Der Europäische Gerichtshof (EuGH) hat am Mittwoch in Luxemburg entschieden, dass mit der Mutagenese-Technologie manipulierte Pflanzensorten rechtlich als gentechnisch verändert gelten und somit auch als "gentechnisch veränderte Organismen" (GVO) gekennzeichnet werden müssen. Davon ausgenommen seien die mit Mutagenese-Verfahren gewonnenen Organismen, die seit langem als sicher gelten.
Allerdings stünde es den EU-Staaten frei, diese als sicher geltenden Organismen unter Beachtung des Unionsrechts den in der GVO-Richtlinie vorgesehenen oder anderen Verpflichtungen zu unterwerfen, urteilten die EU-Richter. Mit "Mutagenese" werden alle Verfahren bezeichnet, die es - anders als die Transgenese - ermöglichen, das Erbgut lebender Arten ohne Einführung einer fremden DNS zu verändern. Dank der Mutagenese-Verfahren konnten Saatgutsorten mit Resistenzen gegen ausgewählte Herbizide entwickelt werden.
Der Umstand, dass als sicher geltende Organismen vom Geltungsbereich der Richtlinie ausgeschlossen seien, bedeute nicht, dass interessierte Personen sie nach Belieben absichtlich freisetzen oder in der Union als Produkte oder in Produkten in den Verkehr bringen dürften, urteilte der EuGH. Den EU-Staaten stünde es somit frei, unter Beachtung des Unionsrechts und insbesondere der Regeln über den freien Warenverkehr, Rechtsvorschriften zu erlassen.

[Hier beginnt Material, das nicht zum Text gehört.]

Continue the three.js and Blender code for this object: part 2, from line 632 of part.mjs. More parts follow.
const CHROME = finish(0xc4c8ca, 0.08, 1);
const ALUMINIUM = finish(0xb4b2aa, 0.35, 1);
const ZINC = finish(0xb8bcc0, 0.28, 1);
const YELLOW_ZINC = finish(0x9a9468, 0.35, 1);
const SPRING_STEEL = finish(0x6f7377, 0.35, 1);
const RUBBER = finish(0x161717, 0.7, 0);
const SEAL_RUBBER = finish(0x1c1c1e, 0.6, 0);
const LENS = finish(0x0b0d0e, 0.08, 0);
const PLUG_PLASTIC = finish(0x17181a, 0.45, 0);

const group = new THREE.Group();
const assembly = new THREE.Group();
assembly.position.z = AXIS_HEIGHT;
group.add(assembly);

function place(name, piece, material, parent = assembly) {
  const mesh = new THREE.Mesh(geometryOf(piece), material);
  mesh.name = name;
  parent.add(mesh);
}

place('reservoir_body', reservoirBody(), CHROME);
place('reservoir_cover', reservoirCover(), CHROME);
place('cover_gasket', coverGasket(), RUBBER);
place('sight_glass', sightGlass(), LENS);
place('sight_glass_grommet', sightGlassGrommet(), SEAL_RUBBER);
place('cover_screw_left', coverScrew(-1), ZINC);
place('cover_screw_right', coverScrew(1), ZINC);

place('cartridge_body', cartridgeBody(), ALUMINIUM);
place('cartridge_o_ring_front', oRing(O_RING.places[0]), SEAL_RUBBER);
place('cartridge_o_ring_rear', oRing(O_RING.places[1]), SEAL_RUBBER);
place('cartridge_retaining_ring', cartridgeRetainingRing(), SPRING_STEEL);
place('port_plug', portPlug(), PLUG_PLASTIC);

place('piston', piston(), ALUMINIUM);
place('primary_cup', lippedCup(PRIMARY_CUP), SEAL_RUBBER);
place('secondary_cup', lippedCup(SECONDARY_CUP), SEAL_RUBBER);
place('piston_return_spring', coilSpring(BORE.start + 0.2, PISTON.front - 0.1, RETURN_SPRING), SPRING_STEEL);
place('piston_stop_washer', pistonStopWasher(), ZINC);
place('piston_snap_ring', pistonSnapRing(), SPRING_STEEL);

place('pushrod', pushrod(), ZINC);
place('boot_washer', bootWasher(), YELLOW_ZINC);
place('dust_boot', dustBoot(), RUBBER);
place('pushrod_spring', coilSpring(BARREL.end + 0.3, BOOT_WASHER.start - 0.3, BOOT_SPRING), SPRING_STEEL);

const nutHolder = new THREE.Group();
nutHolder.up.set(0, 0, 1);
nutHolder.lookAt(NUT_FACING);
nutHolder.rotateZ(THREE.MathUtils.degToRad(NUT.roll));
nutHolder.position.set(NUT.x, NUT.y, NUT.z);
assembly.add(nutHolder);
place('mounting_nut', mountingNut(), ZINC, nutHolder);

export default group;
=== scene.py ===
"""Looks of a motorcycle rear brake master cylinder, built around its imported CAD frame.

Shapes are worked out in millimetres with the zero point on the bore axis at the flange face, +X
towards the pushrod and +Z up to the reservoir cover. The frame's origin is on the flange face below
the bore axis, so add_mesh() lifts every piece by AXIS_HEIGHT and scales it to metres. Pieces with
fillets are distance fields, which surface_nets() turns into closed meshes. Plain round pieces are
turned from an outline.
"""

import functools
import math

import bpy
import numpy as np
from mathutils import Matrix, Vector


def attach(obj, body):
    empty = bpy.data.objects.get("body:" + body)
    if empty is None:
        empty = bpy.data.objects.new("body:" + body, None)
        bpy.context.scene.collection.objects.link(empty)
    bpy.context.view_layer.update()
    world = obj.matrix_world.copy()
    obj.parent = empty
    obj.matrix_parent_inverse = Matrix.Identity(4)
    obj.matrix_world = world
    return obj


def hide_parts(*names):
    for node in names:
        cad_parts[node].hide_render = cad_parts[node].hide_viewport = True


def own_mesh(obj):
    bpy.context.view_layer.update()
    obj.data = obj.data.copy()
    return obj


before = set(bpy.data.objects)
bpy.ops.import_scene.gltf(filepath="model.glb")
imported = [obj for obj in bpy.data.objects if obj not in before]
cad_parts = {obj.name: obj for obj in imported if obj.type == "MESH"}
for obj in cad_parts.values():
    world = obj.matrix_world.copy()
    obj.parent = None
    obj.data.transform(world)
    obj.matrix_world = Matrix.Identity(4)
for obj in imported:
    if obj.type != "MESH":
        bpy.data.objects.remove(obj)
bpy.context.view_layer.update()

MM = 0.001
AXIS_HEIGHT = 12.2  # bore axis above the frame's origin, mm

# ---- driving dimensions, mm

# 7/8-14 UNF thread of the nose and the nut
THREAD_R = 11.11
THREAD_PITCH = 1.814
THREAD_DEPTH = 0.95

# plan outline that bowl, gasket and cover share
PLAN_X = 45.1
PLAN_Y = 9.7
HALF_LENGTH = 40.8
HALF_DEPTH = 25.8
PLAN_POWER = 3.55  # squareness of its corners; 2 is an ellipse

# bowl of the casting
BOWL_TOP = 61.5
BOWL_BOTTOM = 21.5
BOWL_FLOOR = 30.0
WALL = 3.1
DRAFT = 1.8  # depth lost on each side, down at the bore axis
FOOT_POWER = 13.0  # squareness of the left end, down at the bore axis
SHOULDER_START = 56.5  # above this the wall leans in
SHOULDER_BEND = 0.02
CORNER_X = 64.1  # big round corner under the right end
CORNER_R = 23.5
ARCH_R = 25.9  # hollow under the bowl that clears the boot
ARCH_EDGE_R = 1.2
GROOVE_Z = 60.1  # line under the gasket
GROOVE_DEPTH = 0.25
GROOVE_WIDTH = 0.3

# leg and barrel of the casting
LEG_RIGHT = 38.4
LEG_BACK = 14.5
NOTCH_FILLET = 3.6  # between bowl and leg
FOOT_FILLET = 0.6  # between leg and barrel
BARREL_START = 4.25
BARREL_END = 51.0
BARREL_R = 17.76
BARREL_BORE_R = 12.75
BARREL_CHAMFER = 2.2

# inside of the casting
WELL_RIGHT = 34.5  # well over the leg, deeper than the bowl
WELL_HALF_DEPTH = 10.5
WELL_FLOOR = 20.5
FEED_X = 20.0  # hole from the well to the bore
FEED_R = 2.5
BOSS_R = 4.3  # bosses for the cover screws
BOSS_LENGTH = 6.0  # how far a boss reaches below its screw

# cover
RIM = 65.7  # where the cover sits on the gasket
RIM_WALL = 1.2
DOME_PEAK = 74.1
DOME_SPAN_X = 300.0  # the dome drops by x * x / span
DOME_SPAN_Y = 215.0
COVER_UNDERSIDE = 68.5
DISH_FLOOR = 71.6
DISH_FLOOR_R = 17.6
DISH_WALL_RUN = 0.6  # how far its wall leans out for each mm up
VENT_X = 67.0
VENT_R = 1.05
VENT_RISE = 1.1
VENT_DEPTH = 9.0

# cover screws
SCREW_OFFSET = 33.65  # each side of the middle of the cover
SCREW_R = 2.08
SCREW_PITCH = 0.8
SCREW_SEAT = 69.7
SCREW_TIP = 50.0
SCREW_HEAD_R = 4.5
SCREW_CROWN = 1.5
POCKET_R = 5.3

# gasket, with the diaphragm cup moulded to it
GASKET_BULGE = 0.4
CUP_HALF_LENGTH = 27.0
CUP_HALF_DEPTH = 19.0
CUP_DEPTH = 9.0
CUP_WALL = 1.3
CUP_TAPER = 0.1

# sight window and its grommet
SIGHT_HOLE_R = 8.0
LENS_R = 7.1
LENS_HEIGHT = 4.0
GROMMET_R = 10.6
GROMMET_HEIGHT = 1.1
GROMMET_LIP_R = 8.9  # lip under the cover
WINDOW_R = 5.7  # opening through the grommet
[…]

Die GVO-Richtlinie gelte auch für Organismen, die mit Mutagenese-Verfahren gewonnen werden, die erst nach dem Erlass der Richtlinie entstanden seien, führte der Gerichtshof aus. Die mit dem Einsatz dieser neuen Mutagenese-Verfahren verbundenen Risiken seien vergleichbar mit den bei der Erzeugung und Verbreitung von GVO im Wege der Transgenese auftretenden Risiken. Daher würde durch den Ausschluss der mit den neuen Mutagenese-Verfahren gewonnenen Organismen aus dem Anwendungsbereich der GVO-Richtlinie deren Ziel beeinträchtigt, schädliche Auswirkungen auf die menschliche Gesundheit und die Umwelt zu verhindern.

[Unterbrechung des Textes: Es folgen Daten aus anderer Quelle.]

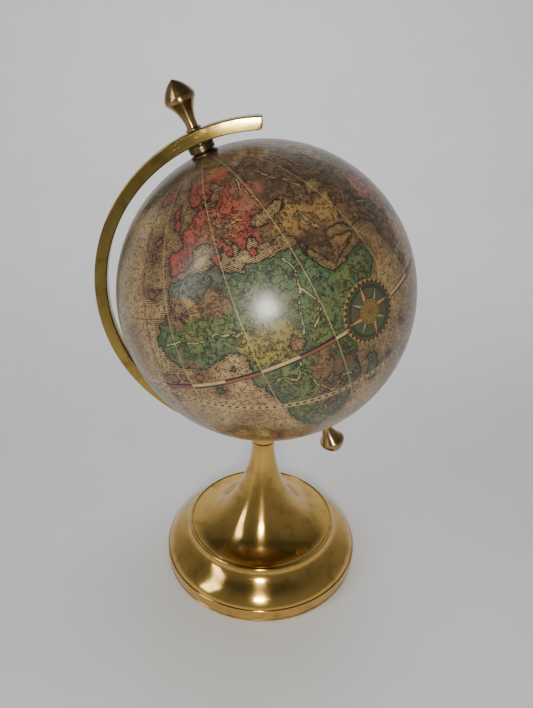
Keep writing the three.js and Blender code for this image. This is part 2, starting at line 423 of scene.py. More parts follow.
def smooth_by_angle(piece, degrees=32):
    mesh = piece.data
    mesh.polygons.foreach_set("use_smooth", [True] * len(mesh.polygons))
    mesh.set_sharp_from_angle(angle=math.radians(degrees))


def turned(name, profile, material, body, frame_of=Matrix.Identity(4), segments=160):
    """A closed turned solid. The profile is a loop of (radius, height), anticlockwise."""
    count = len(profile)
    vertices = []
    for step in range(segments):
        angle = 2 * math.pi * step / segments
        for radius, height in profile:
            place = Vector((radius * math.cos(angle), radius * math.sin(angle), height))
            vertices.append(frame_of @ place)
    faces = []
    for step in range(segments):
        here = step * count
        there = (step + 1) % segments * count
        for i in range(count):
            j = (i + 1) % count
            faces.append((here + i, there + i, there + j, here + j))
    piece = new_piece(name, vertices, faces, material, body)
    smooth_by_angle(piece)
    return piece


def polar_frame(upside_down=False):
    """The frame on the ball's centre whose +Z is the upper, or the lower, polar axis."""
    turn = Matrix.Rotation(-AXIS_TILT, 4, "Y")
    flip = Matrix.Rotation(math.pi if upside_down else 0, 4, "X")
    return Matrix.Translation(BALL_CENTRE) @ turn @ flip


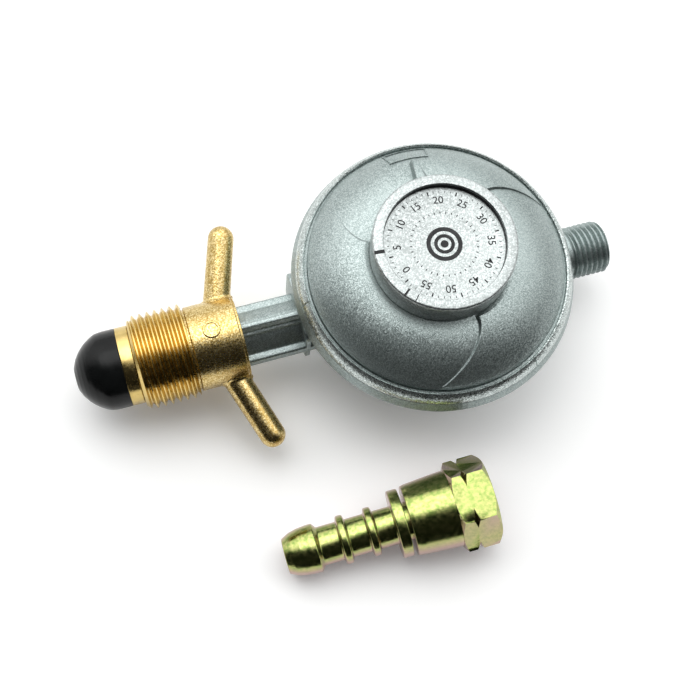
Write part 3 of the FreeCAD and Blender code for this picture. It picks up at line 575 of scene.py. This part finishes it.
def stemSection():
    # core with four ribs that end on one round envelope; the top and bottom ribs stand on a wider pedestal
    s = stemSizes
    outline = []

    def at(radius, degrees, *corner):
        return (radius * math.cos(math.radians(degrees)), radius * math.sin(math.radians(degrees)), *corner)

    def ribAngle(half, radius):
        return math.degrees(math.asin(half / radius))

    for middle in (180, 270, 0, 90):
        upDown = middle in (0, 180)
        half, pedestal = (s["topRib"], s["pedestalAngle"]) if upDown else (s["sideRib"], 0)
        rise = [at(s["panel"], pedestal + 6), at(s["panel"], pedestal + 2, 0.25), at(s["pedestal"], pedestal, 0.25),
                at(s["pedestal"], ribAngle(half * 1.25, s["pedestal"]) + 1, 0.5)]
        if not upDown:
            rise = [at(s["hollow"], ribAngle(half, s["hollow"]), 0.7)]
        flank = [at(s["panel"], 45)] + rise + [at(s["envelope"] - 0.1, ribAngle(half, s["envelope"]), 0.7)]
        across = Matrix.Rotation(math.radians(middle), 2)
        flip = Matrix(((1, 0), (0, -1)))
        outline += [(*(across @ flip @ Vector(p[:2])), *p[2:]) for p in flank]
        outline.append(at(s["envelope"], middle))
        outline += [(*(across @ Vector(p[:2])), *p[2:]) for p in flank[:0:-1]]
    return roundedOutline(outline, 3)


def rootPlate():
    s, reach = plateSizes, stemSizes["envelope"]
    points = [(-reach, -s["near"], s["round"]), (reach, -s["near"], s["round"]),
              (reach, s["far"], s["round"]), (-reach, s["far"], s["round"])]
    plate = finished("rootPlate", extruded(roundedOutline(points, 6), s["back"], s["front"]), castPaint)
    edgeBreak(plate, 0.25)
    return plate


def outletNipple():
    s = outletSizes
    root = s["crest"] - s["depth"]
    points = [(s["inner"], s["neck"]), (s["start"] - 1.0, s["neck"], 0.4), (s["start"] - 0.5, root, 0.2),
              (s["end"], root, 0.15), (s["end"], s["seat"], 0.1), (s["end"] - s["seatDepth"], s["bore"]),
              (s["inner"], s["bore"])]
    return lathe("outletNipple", points, castPaint)


def buildCasting():
    s = stemSizes
    body = castBowl()
    boolean(body, finished("stem", extruded(stemSection(), s["end"], s["inner"]), castPaint), "UNION")
    boolean(body, rootPlate(), "UNION")
    boolean(body, rimNicks(), "DIFFERENCE")
    bottom = s["end"] + s["holeDepth"]
    hole = [(s["end"] - 1, 0), (s["end"] - 1, s["hole"]), (bottom, s["hole"]), (bottom, 0)]
    boolean(body, lathe("hole", hole, castPaint, 64), "DIFFERENCE")
    smooth(body.data, sharpEdge)
    body.data.materials.clear()
    for material in (castPaint, rimHighlightPaint):
        body.data.materials.append(material)
    # the rolled rim above the crease gets a lighter, glossier copy of the casting paint, a painted highlight where it
    # faces the light
    beadFoot, beadInner = castSizes["creaseTop"] - 0.05, castSizes["lipInner"] - 0.05
    for face in body.data.polygons:
        face.material_index = int(face.center.z > beadFoot and face.center.xy.length > beadInner)
    thread = cutThread("outletThread", outletSizes["start"] - 0.4, outletSizes["end"], False, outletSizes, castPaint)
    settle(joined("bodyCastingFinished", [body, outletNipple(), thread]), "regulator_body", "body_casting")


buildCasting()

print("bonnet")

bonnetSizes = {
    "flangeRadius": 31.8, "flangeBottom": 27.3, "flangeTop": 29.2, "wallRadius": 30.35, "wallTop": 30.7,
    "domeTop": 37.6, "domeTopRadius": 17.3, "towerRadius": 14.8, "towerTop": 41.7, "bore": 11.5, "sleeveRadius": 13.4,
    "sleeveBottom": 34.0, "thickness": 2.0, "middleRise": 0.7, "middleInset": 5.7,
}
# the swept vanes: each line has its angle and its share of the full step
vaneSizes = {"lines": ((-79.0, 1.0), (41.5, 1.0), (155.0, 0.45)), "stepDeep": 0.95, "stepShallow": 0.36,
             "stepWidth": 0.7, "stepFrom": 16.6, "stepFullAfter": 0.7, "stepGoneBefore": 0.5, "sunk": 0.4,
             "fade": 60.0, "fadePower": 1.3, "sweep": -27.3, "curl": 1.35, "sweepFrom": 18.0}
# the pointer's pairs hold at its inner and at its outer end
pointerSizes = {"angle": 87.4, "radius": (16.8, 24.5), "left": (1.75, 0.8), "right": (2.9, 0.95), "top": (1.15, 0.6),
                "height": (2.5, 2.1), "sunk": 0.8}
panelSizes = {"inner": 26.1, "outer": 30.0, "from": 77.8, "to": 98.8, "line": 0.4, "height": 0.28, "sunk": 0.3,
              "taper": 0.06}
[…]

Weiters kam der EuGH zu dem Ergebnis, dass der Begriff "genetisch veränderte Sorte" als Bezugnahme auf den in der GVO-Richtlinie verwendeten Begriff des genetisch veränderten Organismus zu verstehen sei. Durch Mutagenese gewonnene Sorten, die unter diese Richtlinie fallen, müssten die genannte Voraussetzung erfüllen. Die mit Mutagenese-Verfahren - die herkömmlich bei einer Reihe von Anwendungen verwendet wurden und seit langem als sicher gelten - gewonnenen Sorten seien hingegen von dieser Verpflichtung ausgenommen.
Mögliche Auswirkungen auf Menschen
Mehrere französische Verbände hatten in ihrer Klage argumentiert, dass mit dem technischen Fortschritt neue Mutagenese-Verfahren entwickelt worden seien, mit denen gezielte Mutationen in Genen und dadurch schädliche Auswirkungen auf die Gesundheit des Menschen möglich seien. Sie forderten spezielle Kennzeichnungen. Die Luxemburger Richter folgten dieser Argumentation nun weitgehend.
Karin Kadenbach, umweltpolitische Sprecherin der SPÖ im Europaparlament, begrüßte das Urteil: "Es liegt jetzt an der EU-Kommission dieses Urteil umfassend anzuwenden und auch wirklich alle dieser Verfahren den strengsten Zulassungs- und Kennzeichnungspflichten zu unterwerfen." Der Versuch der Industrieverbände, gentechnisch veränderte Produkte durch die Hintertür in unsere Supermarktregale einzuräumen, sei vorerst gescheitert, urteilte sie.
Der agrarpolitische Sprecher der Grünen im Europaparlament, Thomas Waitz, hatte vor der Urteilsverkündung gefordert, dass die Europäische Lebensmittelbehörde "auch künftig neue gentechnisch veränderte Organismen genauso auf Risiken für die Gesundheit von Mensch, Tier und Umwelt prüfen" müsse, wie sie das bei herkömmlich verändertem Saatgut tue. "Die Verbraucher müssen entscheiden können, ob sie genmanipulierte Produkte kaufen." Die Zeit sei reif für die Agrarwende und eine nachhaltige Landwirtschaft, forderte er.